There is a sixth issue, which is much more controversial. Should regulatory authorities reverse the multi-year trend toward combining commercial and investment banking activities in single institutions? At the heart of this issue is whether to restrict the ability of banks to use government-guaranteed deposits to fund investment banking activities.

Mervyn King, the governor of the Bank of England, is pushing for such a reversal. In doing so, he is reacting to the view that, to use his colorful language adapted from Churchill, “Never in the field of financial endeavor has so much money been owed by so few to so many. And, one might add, so far with little real reform.”

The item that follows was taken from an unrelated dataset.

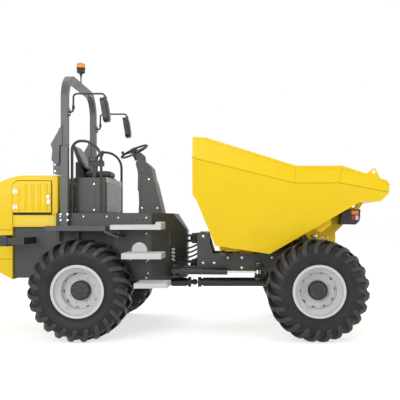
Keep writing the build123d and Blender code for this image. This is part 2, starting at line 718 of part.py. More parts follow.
def ramp_z(x):
    """Height of the outer face of the skip's sloping floor."""
    return ramp_foot[1] + (x - ramp_foot[0]) * (ramp_top[1] - ramp_foot[1]) / (ramp_top[0] - ramp_foot[0])


skip_side = [
    (235, 2354), (387, 2344), (1410, 2024), (1937, 2024), (2440, 1860), (half_length, 1821), (half_length, 1711),
    (2387, 1620), ramp_top, ramp_foot, (506, 1096), (482, 1096), (266, 1632), (222, 1700),
]
skip_floor_line = [
    (half_length - skip_wall, 2500), (half_length - skip_wall, 1715), (2383, 1630), (2149, 1622),
    (ramp_foot[0] - 4, ramp_foot[1] + 11), (488, 1106), (276, 1634), (235 + skip_wall, 1704), (235 + skip_wall, 2500),
]
fold_line = ((200, 2127), (1394, 1832), (1905, 1834), (half_length + 20, 1727))


def skip_section(x, fold_z, inset):
    """A cross section of the skip: upright band above the fold, walls leaning inward below it."""
    half = skip_y - inset
    low_y = half - taper * (fold_z - 900)
    return [(half, 2600), (half, fold_z), (low_y, 900), (-low_y, 900), (-half, fold_z), (-half, 2600)]


with BuildPart() as skip_cavity:
    for x, fold_z in fold_line:
        with BuildSketch(Plane(origin=(x, 0, 0), x_dir=(0, 1, 0), z_dir=(1, 0, 0))):
            Polygon(*skip_section(x, fold_z, skip_wall), align=None)
    loft(ruled=True)
    with BuildSketch(Plane.XZ.offset(skip_y)):
        Polygon(*skip_floor_line, align=None)
    extrude(amount=-2 * skip_y, mode=Mode.INTERSECT)

with BuildPart() as skip:
    for x, fold_z in fold_line:
        with BuildSketch(Plane(origin=(x, 0, 0), x_dir=(0, 1, 0), z_dir=(1, 0, 0))):
            Polygon(*skip_section(x, fold_z, 0), align=None)
    loft(ruled=True)
    with BuildSketch(Plane.XZ.offset(skip_y)):
        Polygon(*skip_side, align=None)
    extrude(amount=-2 * skip_y, mode=Mode.INTERSECT)
    add(skip_cavity.part, mode=Mode.SUBTRACT)
    side_plates([(1633, ramp_z(1633) + 4), (1728, 1256), (1848, 1345), (1848, ramp_z(1848) + 4)], 884, 12)
    for side in (-1, 1):
        with BuildSketch(Plane.XZ.offset(-side * (skip_y - 12))):
            with BuildLine():
                Polyline((2209, 1900), (2209, 1932), (2275, 1980))
                ThreePointArc((2275, 1980), (2300, 1992), (2325, 1975))
                Polyline((2325, 1975), (2369, 1880), (2369, 1850), (2209, 1900))
            make_face()
            with Locations((2298, 1953)):
                Circle(19, mode=Mode.SUBTRACT)
        extrude(amount=-side * 12)
save(skip, "skip")

with BuildPart() as skip_cradle:
    side_plates([(1560, ramp_z(1560)), ramp_top, (2311, 1616), (2250, 1528), (2062, 1349), (1963, 1250), (1963, 1130),
                 (1800, 1110), (1760, 1130), (1650, 1130), (1630, 1170)], cradle_y, 25)
    for side in (-1, 1):
        cross_bar(*skip_pivot, skip_pin_r + fit, sorted((side * (cradle_y - 1), side * (cradle_y + 26))), Mode.SUBTRACT)
        cross_bar(2187, 1583, 25, sorted((side * (cradle_y - 1), side * (cradle_y + 26))), Mode.SUBTRACT)
    block((1900, 1940), (-cradle_y - 1, cradle_y + 1), (1300, 1440))
save(skip_cradle, "skip_cradle")

floor_slope = (ramp_foot[1] - 1096) / (ramp_foot[0] - 506)


def floor_z(x):
    """Height of the underside of the skip's flat floor."""
    return 1096 + (x - 506) * floor_slope


with BuildPart() as skip_underframe:
    side_plate([(510, floor_z(510)), (760, floor_z(760)), (760, 1010), (520, 1010)], -420, 840)
    for side in (-1, 1):
        for y in (ram_y - 50, ram_y + 32):
            side_plate([(740, floor_z(740)), (1000, floor_z(1000)), (880, 940), (800, 940), (740, 1010)],
                       side * y - (18 if side < 0 else 0), 18)
    block((759, 900), (-ram_y - 50, ram_y + 50), (floor_z(900) - 12, floor_z(900)))
save(skip_underframe, "skip_underframe")


def build_headlamp(name, side):
    """A headlamp housing fixed to the outside of the skip's cradle plate."""
    y = sorted((side * 500, side * 720))
    with BuildPart() as lamp:
        side_plate([(1986, 1352), (2005, 1480), (2099, 1534), (2231, 1534), (2219, 1394), (2173, 1348)],
                   y[0], y[1] - y[0])
        block((2060, 2160), sorted((side * (cradle_y + 25), side * 505)), (1400, 1500))
    save(lamp, name)


build_headlamp("headlamp_left", 1)
build_headlamp("headlamp_right", -1)


# ---------------------------------------------------------------- cylinders
def ram_point(distance):
    """The XZ point on a tipping ram's axis at a distance from its foot."""
    lean = radians(ram_lean)
    return (ram_foot[0] - distance * cos(lean), ram_foot[1] + distance * sin(lean))


def build_tipping_ram(side_name, side):
    """A tipping ram: the barrel hinges on the front frame, the rod slides out of it towards the skip."""
    y = side * ram_y

    def at(distance):
        x, z = ram_point(distance)
        return (x, y, z)

    with BuildPart() as barrel:
        bar(at(60), at(ram_barrel_end), 50)
        bar(at(10), at(61), 26)
        cross_bar(*ram_foot, 40, (y - 26, y + 26))
        cross_bar(*ram_foot, 22 + fit, (y - 27, y + 27), Mode.SUBTRACT)
        bar(at(70), at(ram_barrel_end + 1), 25 + fit, Mode.SUBTRACT)
    save(barrel, f"tip_barrel_{side_name}")
    with BuildPart() as ram_rod:
        bar(at(90), at(ram_closed - 20), 25)
        cross_bar(*ram_point(ram_closed), 36, (y - 25, y + 25))
        cross_bar(*ram_point(ram_closed), 21, (y - 26, y + 26), Mode.SUBTRACT)
    save(ram_rod, f"tip_rod_{side_name}")


build_tipping_ram("left", 1)
build_tipping_ram("right", -1)


steer_rod_r = 20
steer_length = ((steer_front[0] - steer_rear[0]) ** 2 + (steer_front[1] - steer_rear[1]) ** 2) ** 0.5


def steer_at(distance, above=0):
    """A point on the steering cylinder's axis, or above it."""
    share = distance / steer_length
    x, z = (rear + (front - rear) * share for rear, front in zip(steer_rear, steer_front))
    return (x, steer_y, z + above)


with BuildPart() as steering_swivel:
    bar((steer_rear[0], steer_y, steer_rear[1] - 80), (steer_rear[0], steer_y, steer_rear[1] + 80), 20)
    block((steer_rear[0] - 28, steer_rear[0] + 28), (steer_y - 28, steer_y + 28), (steer_rear[1] - 30, steer_rear[1] + 30))
    cross_bar(*steer_rear, 18, (steer_y - 48, steer_y + 48))
save(steering_swivel, "steering_swivel")

with BuildPart() as steering_barrel:
    bar(steer_at(75), steer_at(steer_barrel_end), 42)
    bar(steer_at(120, 52), steer_at(steer_barrel_end - 10, 52), 12)
    for distance in (120, steer_barrel_end - 40):
        bar(steer_at(distance, 30), steer_at(distance, 52), 11)
    for y in (steer_y - 46, steer_y + 32):
        side_plate([(steer_rear[0] - 25, steer_rear[1] - 25), (steer_rear[0] - 25, steer_rear[1] + 25),
                    (steer_rear[0] + 90, steer_rear[1] + 25), (steer_rear[0] + 90, steer_rear[1] - 25)], y, 14)
    cross_bar(*steer_rear, 18 + fit, (steer_y - 50, steer_y + 50), Mode.SUBTRACT)
    bar(steer_at(110), steer_at(steer_barrel_end + 1), steer_rod_r + fit, Mode.SUBTRACT)
save(steering_barrel, "steering_barrel")

with BuildPart() as steering_rod:
    bar(steer_at(380), steer_at(steer_length - 20), steer_rod_r)
    bar((steer_front[0], steer_y, steer_front[1] - 22), (steer_front[0], steer_y, steer_front[1] + 22), 36)
    bar((steer_front[0], steer_y, steer_front[1] - 23), (steer_front[0], steer_y, steer_front[1] + 23), 21, Mode.SUBTRACT)
save(steering_rod, "steering_rod")
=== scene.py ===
"""Looks of an articulated site dumper: paints, rubber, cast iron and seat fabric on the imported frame, and
the fine pieces that lie on it.  Metres, origin on the ground: +X runs to the skip's nose, +Y to the driver's
left and +Z up."""

import json
import math

import bmesh
import bpy
import numpy as np
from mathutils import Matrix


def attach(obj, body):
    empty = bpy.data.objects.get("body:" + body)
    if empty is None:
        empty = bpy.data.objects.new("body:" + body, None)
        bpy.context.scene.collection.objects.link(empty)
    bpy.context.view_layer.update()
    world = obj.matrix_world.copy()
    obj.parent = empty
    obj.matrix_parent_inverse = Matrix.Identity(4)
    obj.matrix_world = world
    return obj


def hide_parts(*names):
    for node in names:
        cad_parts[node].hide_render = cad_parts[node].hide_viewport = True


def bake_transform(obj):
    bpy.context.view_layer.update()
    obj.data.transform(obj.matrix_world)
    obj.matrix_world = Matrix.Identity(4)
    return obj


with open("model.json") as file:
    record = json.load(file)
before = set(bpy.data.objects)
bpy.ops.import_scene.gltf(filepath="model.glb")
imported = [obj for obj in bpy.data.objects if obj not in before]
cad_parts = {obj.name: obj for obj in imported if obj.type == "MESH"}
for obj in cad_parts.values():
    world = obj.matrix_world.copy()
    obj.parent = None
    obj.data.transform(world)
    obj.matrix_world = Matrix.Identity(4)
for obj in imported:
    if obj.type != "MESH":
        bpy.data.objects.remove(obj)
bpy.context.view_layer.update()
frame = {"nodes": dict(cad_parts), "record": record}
nodes = frame["nodes"]


# ---------------------------------------------------------------- shader helpers
def linear(red, green, blue):
    """A colour written as 0-255 display values, turned into the linear values that a shader takes."""
    display = np.array([red, green, blue]) / 255
    low = display / 12.92
    high = ((display + 0.055) / 1.055) ** 2.4
    return tuple(np.where(display <= 0.04045, low, high)) + (1.0,)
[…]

Mr. King’s calls will face resistance. Most European countries will be reluctant to abandon the universal banking model, arguing that the crisis was primarily an Anglo-Saxon creation. The most consequential battlefield will be in the U.S., where the opposing camps are already digging their heels.

Regardless of what happens on this sixth issue, it is clear that the banking system will soon be taking an important step towards the “utility” end of the institutional spectrum – a likelihood that is yet to be internalized, both in market valuations and in consensus expectations regarding the medium-term prospects for growth in the U.S. and U.K., in particular.

Buoyed by the recovery in banking sector profitability, markets are pricing a return to the previous paradigm for the banking system – call it the “old normal.” Yet the likelihood is for a “new normal” in which more dominant utility-like functions translate into an average return on equity (ROE) in the low teens, as opposed to the 20s.

Similarly, consensus growth projections for the U.S., which have been heading steadily toward 4% for 2010, underestimate the extent to which the economy’s credit factories are undergoing a long-lasting contraction.

Banks are in no position to assume the critical hand-off from government stimulus in order to maintain in 2010 the rates of growth that are materializing in the second half of 2009. With credit availability lacking, consumers will be hard pressed to sustain high spending in the face of rising unemployment and weakened retirement nest eggs.

All this speaks to a critical issue that should remain front and center on the radar screens of both policymakers and markets. The panic engendered by the crisis may be behind us, but its longer-term consequences are yet to play out fully. These – be they economic, political or institutional – will become apparent in the period ahead.

Any attempt to dismiss this process as a “flesh wound” ignores the fact that, unlike anything the world has experienced in the post-war period, the 2008 crisis struck at the core of the global system and not at the periphery.